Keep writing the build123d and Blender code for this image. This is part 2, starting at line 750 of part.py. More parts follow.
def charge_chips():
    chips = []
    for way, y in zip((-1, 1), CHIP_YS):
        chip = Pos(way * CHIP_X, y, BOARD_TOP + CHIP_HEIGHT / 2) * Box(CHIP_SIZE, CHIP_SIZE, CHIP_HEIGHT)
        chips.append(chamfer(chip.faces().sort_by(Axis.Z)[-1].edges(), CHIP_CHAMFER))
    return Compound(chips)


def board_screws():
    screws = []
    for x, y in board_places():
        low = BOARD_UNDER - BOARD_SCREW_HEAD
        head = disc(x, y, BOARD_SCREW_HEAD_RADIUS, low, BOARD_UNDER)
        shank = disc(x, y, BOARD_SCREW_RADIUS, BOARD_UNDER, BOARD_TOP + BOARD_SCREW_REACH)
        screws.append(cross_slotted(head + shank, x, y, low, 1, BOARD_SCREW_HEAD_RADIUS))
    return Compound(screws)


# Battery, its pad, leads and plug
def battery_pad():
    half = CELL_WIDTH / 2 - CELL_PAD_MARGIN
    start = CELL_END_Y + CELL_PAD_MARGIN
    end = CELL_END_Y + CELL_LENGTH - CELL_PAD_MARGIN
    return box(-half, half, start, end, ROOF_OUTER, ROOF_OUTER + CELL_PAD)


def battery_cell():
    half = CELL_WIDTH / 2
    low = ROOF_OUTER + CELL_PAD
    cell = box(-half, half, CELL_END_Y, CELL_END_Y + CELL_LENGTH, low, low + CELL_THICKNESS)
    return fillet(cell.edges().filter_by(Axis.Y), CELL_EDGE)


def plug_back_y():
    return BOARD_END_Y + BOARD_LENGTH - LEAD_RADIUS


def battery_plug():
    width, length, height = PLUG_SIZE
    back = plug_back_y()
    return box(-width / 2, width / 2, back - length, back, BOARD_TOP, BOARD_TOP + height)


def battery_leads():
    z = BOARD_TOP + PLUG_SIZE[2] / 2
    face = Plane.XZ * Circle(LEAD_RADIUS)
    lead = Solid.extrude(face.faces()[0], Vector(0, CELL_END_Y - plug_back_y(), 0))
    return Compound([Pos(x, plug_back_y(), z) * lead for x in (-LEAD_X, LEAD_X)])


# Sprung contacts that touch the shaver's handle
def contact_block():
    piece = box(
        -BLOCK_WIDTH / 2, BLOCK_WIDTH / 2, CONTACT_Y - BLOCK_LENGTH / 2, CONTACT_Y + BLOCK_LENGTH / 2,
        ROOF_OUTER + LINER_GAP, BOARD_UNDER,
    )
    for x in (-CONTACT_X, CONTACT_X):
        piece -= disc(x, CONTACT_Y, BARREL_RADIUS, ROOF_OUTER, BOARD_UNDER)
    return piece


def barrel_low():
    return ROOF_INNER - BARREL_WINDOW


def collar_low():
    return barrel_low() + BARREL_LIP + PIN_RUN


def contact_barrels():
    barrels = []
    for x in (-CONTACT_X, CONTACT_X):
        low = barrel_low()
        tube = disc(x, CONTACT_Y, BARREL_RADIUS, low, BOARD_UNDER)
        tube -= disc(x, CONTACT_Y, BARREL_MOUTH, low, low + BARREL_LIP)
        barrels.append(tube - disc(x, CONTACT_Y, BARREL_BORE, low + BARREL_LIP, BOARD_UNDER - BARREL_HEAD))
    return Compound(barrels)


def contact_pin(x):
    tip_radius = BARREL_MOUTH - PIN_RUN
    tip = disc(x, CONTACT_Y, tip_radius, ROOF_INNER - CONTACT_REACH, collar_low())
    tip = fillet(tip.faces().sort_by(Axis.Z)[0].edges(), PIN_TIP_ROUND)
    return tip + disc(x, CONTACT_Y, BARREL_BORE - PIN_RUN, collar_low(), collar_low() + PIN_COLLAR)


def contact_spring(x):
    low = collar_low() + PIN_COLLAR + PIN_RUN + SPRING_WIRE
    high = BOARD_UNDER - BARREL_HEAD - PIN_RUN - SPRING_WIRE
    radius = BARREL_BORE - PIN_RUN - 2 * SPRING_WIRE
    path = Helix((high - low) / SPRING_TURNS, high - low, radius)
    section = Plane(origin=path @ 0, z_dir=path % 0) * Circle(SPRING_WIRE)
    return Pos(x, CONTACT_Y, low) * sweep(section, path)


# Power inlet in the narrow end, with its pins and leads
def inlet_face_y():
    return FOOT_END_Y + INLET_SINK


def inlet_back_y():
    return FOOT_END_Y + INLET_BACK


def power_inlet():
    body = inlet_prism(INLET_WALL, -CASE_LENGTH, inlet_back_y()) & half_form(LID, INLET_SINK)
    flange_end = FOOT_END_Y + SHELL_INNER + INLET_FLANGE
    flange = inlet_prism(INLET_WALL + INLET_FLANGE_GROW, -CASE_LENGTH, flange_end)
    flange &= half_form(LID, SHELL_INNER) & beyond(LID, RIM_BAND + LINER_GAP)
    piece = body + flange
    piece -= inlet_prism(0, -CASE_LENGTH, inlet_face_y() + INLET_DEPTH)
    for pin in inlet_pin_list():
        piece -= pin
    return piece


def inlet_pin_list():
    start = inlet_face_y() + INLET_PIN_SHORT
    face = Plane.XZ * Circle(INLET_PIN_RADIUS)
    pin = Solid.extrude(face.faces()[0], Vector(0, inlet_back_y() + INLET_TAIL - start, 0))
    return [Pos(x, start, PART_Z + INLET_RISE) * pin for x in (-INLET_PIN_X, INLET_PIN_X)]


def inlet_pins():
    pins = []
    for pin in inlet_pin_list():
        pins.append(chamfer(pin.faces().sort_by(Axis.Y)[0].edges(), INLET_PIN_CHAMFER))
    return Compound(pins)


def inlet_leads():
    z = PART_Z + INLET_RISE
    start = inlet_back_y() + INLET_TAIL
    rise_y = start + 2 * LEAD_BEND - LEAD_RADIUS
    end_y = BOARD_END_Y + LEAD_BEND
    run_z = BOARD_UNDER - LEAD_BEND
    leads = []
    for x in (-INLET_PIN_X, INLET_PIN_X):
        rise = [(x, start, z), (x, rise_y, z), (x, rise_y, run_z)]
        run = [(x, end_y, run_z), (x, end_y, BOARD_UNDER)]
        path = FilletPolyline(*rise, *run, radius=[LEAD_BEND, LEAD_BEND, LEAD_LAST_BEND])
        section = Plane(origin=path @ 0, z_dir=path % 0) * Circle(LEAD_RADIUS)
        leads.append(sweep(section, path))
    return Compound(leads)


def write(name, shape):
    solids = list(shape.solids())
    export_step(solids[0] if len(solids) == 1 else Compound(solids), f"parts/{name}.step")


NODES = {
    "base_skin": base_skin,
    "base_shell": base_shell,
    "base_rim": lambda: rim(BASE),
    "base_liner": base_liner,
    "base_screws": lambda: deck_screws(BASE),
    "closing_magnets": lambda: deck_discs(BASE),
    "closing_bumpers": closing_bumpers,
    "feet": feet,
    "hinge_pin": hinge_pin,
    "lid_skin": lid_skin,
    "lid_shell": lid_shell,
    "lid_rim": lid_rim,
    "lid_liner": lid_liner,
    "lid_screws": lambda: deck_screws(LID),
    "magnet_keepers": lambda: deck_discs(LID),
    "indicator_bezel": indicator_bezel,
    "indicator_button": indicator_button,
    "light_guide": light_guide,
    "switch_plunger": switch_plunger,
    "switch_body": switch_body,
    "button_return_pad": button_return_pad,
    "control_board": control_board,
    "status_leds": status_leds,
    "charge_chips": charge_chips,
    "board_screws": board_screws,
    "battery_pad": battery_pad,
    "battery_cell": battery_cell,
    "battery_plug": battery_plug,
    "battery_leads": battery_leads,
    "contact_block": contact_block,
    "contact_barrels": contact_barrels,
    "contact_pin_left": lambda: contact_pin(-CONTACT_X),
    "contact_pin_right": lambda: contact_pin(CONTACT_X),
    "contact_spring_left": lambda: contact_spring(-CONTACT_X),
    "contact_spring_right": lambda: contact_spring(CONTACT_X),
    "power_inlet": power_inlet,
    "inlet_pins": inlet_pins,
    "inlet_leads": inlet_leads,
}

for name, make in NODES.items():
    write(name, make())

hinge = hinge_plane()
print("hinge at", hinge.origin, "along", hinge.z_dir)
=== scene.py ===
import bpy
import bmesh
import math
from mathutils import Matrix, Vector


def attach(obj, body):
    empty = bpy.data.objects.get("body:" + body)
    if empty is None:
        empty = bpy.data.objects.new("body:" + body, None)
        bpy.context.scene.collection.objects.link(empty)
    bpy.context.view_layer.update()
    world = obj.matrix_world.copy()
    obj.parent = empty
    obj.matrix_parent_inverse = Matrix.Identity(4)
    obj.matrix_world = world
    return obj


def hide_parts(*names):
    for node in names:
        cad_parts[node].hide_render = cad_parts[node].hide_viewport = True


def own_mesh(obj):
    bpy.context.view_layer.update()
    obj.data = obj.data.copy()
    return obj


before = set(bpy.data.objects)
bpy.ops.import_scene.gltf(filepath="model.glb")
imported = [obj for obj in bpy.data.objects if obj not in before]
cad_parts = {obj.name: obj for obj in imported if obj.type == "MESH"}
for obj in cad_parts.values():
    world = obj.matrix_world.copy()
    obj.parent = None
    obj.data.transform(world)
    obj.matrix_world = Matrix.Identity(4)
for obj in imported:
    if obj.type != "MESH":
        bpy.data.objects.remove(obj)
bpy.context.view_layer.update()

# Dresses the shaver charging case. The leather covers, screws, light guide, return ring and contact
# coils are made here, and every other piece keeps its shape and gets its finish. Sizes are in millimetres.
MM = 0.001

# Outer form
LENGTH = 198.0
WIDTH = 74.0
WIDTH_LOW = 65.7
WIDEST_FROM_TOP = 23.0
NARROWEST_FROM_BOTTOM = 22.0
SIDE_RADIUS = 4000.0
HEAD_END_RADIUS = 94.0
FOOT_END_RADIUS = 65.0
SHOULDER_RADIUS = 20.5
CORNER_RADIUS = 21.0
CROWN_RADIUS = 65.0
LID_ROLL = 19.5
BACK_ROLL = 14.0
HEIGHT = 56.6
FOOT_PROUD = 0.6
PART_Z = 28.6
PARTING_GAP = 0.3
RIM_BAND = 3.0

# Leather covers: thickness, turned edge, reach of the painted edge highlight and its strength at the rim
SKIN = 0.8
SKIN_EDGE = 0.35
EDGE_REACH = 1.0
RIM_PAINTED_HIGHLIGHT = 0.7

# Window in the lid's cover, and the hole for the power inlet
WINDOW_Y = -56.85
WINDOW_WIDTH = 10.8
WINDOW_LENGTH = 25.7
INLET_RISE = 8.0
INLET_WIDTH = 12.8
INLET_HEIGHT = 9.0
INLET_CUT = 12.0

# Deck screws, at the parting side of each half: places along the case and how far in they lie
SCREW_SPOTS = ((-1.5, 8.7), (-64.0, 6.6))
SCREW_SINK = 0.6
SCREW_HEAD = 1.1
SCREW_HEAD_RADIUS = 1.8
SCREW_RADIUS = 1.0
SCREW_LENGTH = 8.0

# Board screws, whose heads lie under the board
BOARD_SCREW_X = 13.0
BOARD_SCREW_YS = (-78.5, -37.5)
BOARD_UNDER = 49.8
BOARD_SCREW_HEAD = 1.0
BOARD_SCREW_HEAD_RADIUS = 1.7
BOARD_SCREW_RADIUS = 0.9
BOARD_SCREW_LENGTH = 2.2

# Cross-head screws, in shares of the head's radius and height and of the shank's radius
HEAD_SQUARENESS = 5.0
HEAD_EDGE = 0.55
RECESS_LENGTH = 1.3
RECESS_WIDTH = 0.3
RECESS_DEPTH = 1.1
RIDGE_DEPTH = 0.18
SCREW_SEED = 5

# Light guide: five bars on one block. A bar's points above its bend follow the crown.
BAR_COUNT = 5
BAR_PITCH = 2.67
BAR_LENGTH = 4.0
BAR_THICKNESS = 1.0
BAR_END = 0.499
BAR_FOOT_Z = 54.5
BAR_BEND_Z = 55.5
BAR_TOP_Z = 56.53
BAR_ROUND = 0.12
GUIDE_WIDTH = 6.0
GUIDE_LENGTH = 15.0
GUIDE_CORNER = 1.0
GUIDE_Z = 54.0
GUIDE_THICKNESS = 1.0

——

▸ Problem description
Reproduce exactly the lines from the line with "for name, make" to the line with "obj.matrix_world = world", both end lines included.

▸ The answer
for name, make in NODES.items():
    write(name, make())

hinge = hinge_plane()
print("hinge at", hinge.origin, "along", hinge.z_dir)
=== scene.py ===
import bpy
import bmesh
import math
from mathutils import Matrix, Vector


def attach(obj, body):
    empty = bpy.data.objects.get("body:" + body)
    if empty is None:
        empty = bpy.data.objects.new("body:" + body, None)
        bpy.context.scene.collection.objects.link(empty)
    bpy.context.view_layer.update()
    world = obj.matrix_world.copy()
    obj.parent = empty
    obj.matrix_parent_inverse = Matrix.Identity(4)
    obj.matrix_world = world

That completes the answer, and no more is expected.